Meanwhile, on the Asian side of the park where he lives with his extended family, Immie (Ramon Tikaram) only realises how culturally Asian he isn’t when his hot-from-Pakistan wife turns up, jabbering away in a language that isn’t his, and demanding sex he’s reluctant to give. Meanwhile, a self-appointed local Imam is laughed at by the local white girls, all of whom he slept with before he became born-again devout, while Asian kids shout “go home Paki” to passing strangers. It hadn’t always been like this, as Tina tells her daughter Kimberley (Holly Kelly), the two communities had once lived together, but somehow they drifted apart. Complicated, this multi-culture business.

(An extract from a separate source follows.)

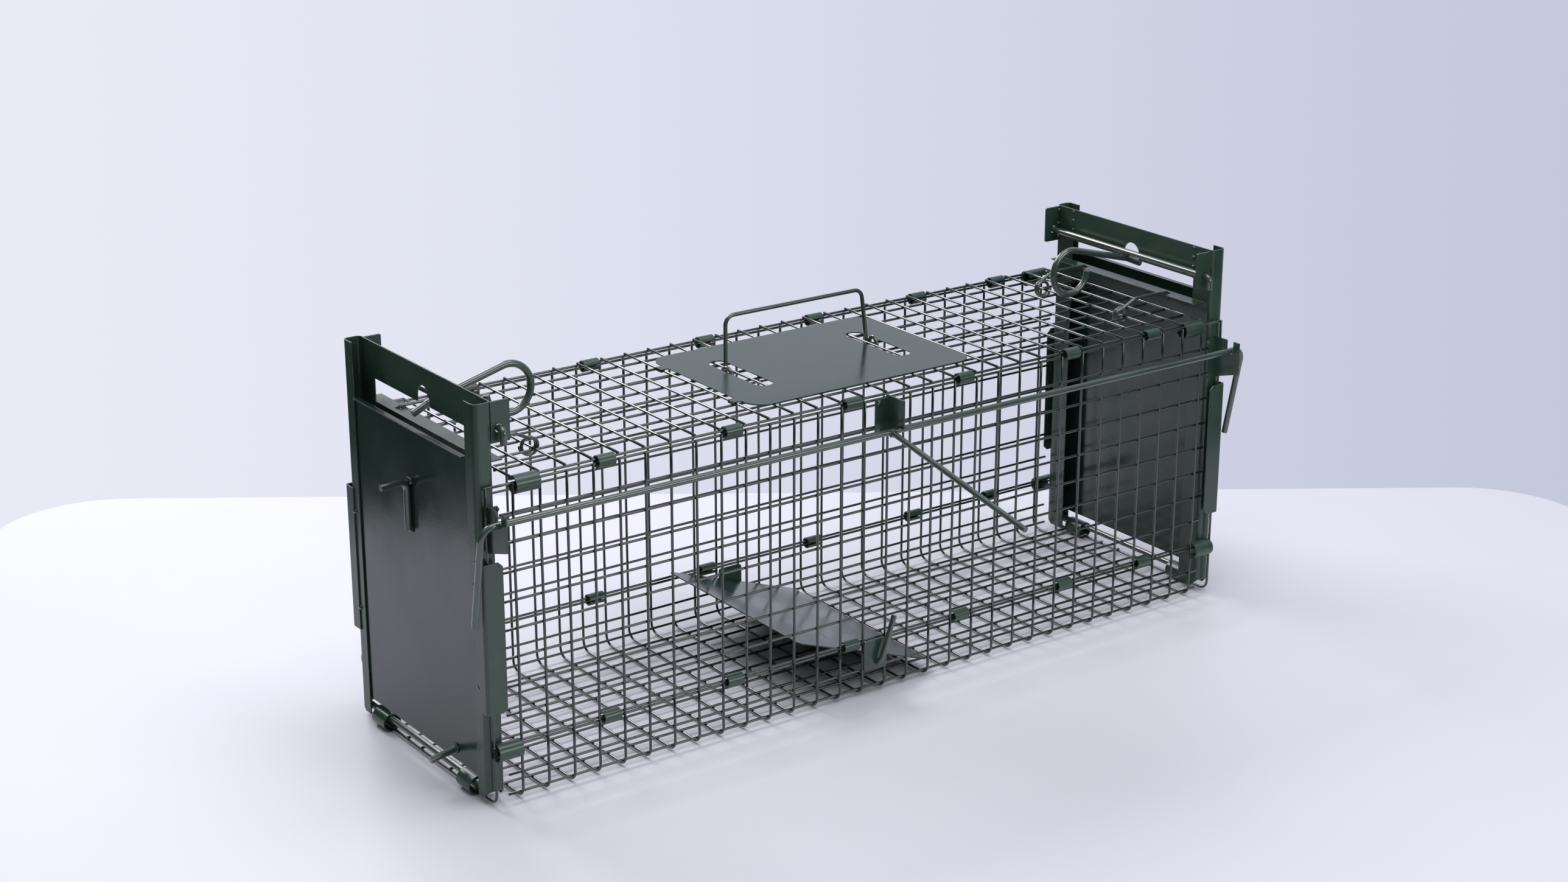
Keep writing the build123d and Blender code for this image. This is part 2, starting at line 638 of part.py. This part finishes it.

Life and its dark ironies is what the film is about, but beneath the comedy, Woolcock suggests that cultural differences have hardened, the two-way traffic between whites and Asians isn’t as fluid as it once was. Even so, this is a less hysterical view of multiculturalism than you get in the newspapers – though the cultures living side by side can rub each other up the wrong way, they generally rub along. And the conflicts are often an externalisation of tensions within communities and families, not between them. There’s no banging the drum for immigration control here.

Perhaps there are too many plots, and perhaps Woolcock isn’t always sure how comedic she wants the film to be, an uneasiness reflected in its soundtrack – a sort of municipal city council ragga. But it’s a tough and unusual film that’s willing to turn over the stone to reveal a fecund chaos beneath.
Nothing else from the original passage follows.